NEW YORK – The American Clinical Laboratory Association (ACLA) and its member company HealthTrackRx said Wednesday that they have filed a lawsuit against the US Food and Drug Administration challenging the agency's May 6 final rule on laboratory-developed tests (LDTs).

With the suit, which was filed in the US District Court for the Eastern District of Texas, ACLA aims to establish that the recently published final rule giving the FDA oversight of LDTs exceeds the agency's legal authority. It has requested that the court enter a declaratory judgment that the FDA cannot legally regulate LDTs under the Federal Food, Drug, and Cosmetic Act (FDCA) and enter an order vacating the final rule and enjoining the agency from enforcing it.

The FDA has maintained for more than three decades that is has the authority to regulate LDTs under the FDCA. It has historically declined to exercise this supposed authority, instead adopting what it has called a policy of enforcement discretion.

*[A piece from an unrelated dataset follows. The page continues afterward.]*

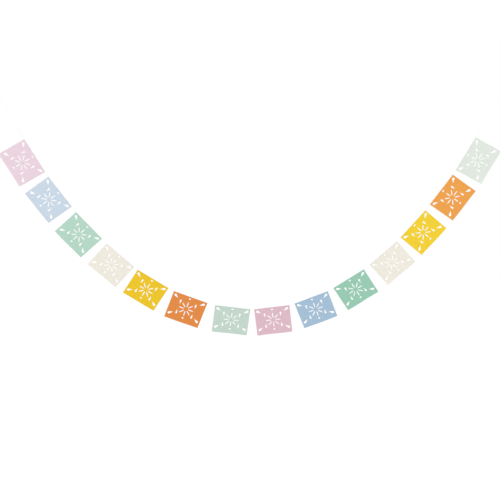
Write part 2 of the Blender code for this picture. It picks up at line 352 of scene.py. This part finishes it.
class SideView:
    """The sheet's side view: wrapped over the string, then the face in front and the flap behind."""

    def __init__(self, row, fold, cord):
        self.wrap_radius = cord.diameter / 2 + fold.string_clearance + fold.thickness / 2
        self.face_offset = (fold.glue_line + fold.thickness) / 2
        self.join_drop = fold.hem_depth - self.wrap_radius
        reach = math.hypot(self.face_offset, self.join_drop)
        lean = math.atan2(self.face_offset, self.join_drop)
        self.wrap_angle = math.pi - lean - math.acos(self.wrap_radius / reach)
        self.wrap_length = self.wrap_radius * self.wrap_angle
        self.flap_length = math.sqrt(reach**2 - self.wrap_radius**2)
        self.join = self.wrap_length + self.flap_length
        self.bottom = self.join + row.panel_height - fold.hem_depth
        self.crest = self.join - fold.hem_depth

    def rows(self):
        """Lines across the sheet where it turns, from the flap's edge to the glued join."""
        steps = 7
        wrap = [self.wrap_length * step / steps for step in range(-steps, steps + 1)]
        return [-self.join, *wrap, self.join]

    def place(self, s):
        """y and z of the sheet's middle layer, from the string's middle, at s from the crest."""
        front = -1 if s > 0 else 1
        run = abs(s)
        if run <= self.wrap_length:
            turn = run / self.wrap_radius
            return front * self.wrap_radius * math.sin(turn), self.wrap_radius * math.cos(turn)
        part = min((run - self.wrap_length) / self.flap_length, 1)
        y = (1 - part) * self.wrap_radius * math.sin(self.wrap_angle) + part * self.face_offset
        z = (1 - part) * self.wrap_radius * math.cos(self.wrap_angle) - part * self.join_drop
        return front * y, z - max(run - self.join, 0)


def cut_outs(row, cuts, side_view):
    """Every hole of a panel, as outlines on the flat sheet."""
    middle = row.panel_width / 2
    top = side_view.crest
    flower = Vector((middle, top + cuts.flower_drop * row.panel_height))
    holes = []
    for petal in range(cuts.petal_count):
        turn = math.tau * petal / cuts.petal_count
        holes.append(leaf(flower, turn, cuts, row.panel_height))
    for side in (-1, 1):
        for end in (-1, 1):
            out = side * cuts.side_drop_out * row.panel_width
            up = end * cuts.side_drop_up * row.panel_height
            head = flower + Vector((out, up))
            holes.append(drop(head, -end * math.pi / 2, cuts.side_drop_head, cuts.side_drop_length))
    for height in (top + cuts.top_dot_inset, side_view.bottom - cuts.bottom_dot_inset):
        holes.append(oval(Vector((middle, height)), cuts.dot_width, cuts.dot_height))
    for side in (-1, 1):
        out = side * (middle - cuts.corner_side_inset)
        inward = math.pi / 2 + side * (math.pi / 2 - cuts.corner_drop_angle)
        upper = Vector((middle + out, top + cuts.corner_top_inset))
        lower = Vector((middle + out, side_view.bottom - cuts.corner_bottom_inset))
        holes.append(drop(upper, inward, cuts.corner_drop_head, cuts.corner_drop_length))
        holes.append(drop(lower, -inward, cuts.corner_drop_head, cuts.corner_drop_length))
    return holes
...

More recently, however, the agency argued that its policy of enforcement discretion was no longer appropriate given the increasing complexity of LDTs and their ubiquity throughout the healthcare system, including for the diagnoses and management of life-threatening conditions. It also noted that a number of vendors had begun offering their tests as LDTs as a way of avoiding FDA regulation, even though these tests were marketed to large and diverse customer bases much like traditional IVDs.

Following the collapse in 2022 of Congress' effort to pass legislation giving the agency explicit oversight of LDTs, the agency began its own efforts to regulate these tests through the rulemaking process. This effort was opposed by much of the clinical lab industry, which has raised concerns that FDA oversight will hamper lab innovation and flexibility, limiting test development and, ultimately, harming patient care. When the FDA published its final rule on LDTs in May, a legal challenge to the rule was widely expected.

During a press call to discuss the lawsuit, ACLA President Susan Van Meter and ACLA Chair and CEO of Mayo Clinic Laboratories William Morice detailed the organization's problems with the final rule. They focused largely on the lab industry's longstanding concerns that FDA oversight will impair access to testing and hurt patients and its belief that the FDA lacks legal authority for the move.

Van Meter also highlighted specific provisions in the final rule, raising in particular the large number of carve-outs, which she said both called into question the need for FDA oversight while creating "enormous regulatory uncertainty."

"Indeed, the fact that the FDA found it necessary to establish a complex regulatory system with multiple carve-outs only serves to emphasize that the [medical] device regime is a terrible fit for laboratory testing services," she said.

Van Meter added that ACLA continues to advocate for a legislative approach to LDT regulation, noting that the organization remains "committed to working with Congress, FDA, and other stakeholders to advance appropriate legislation."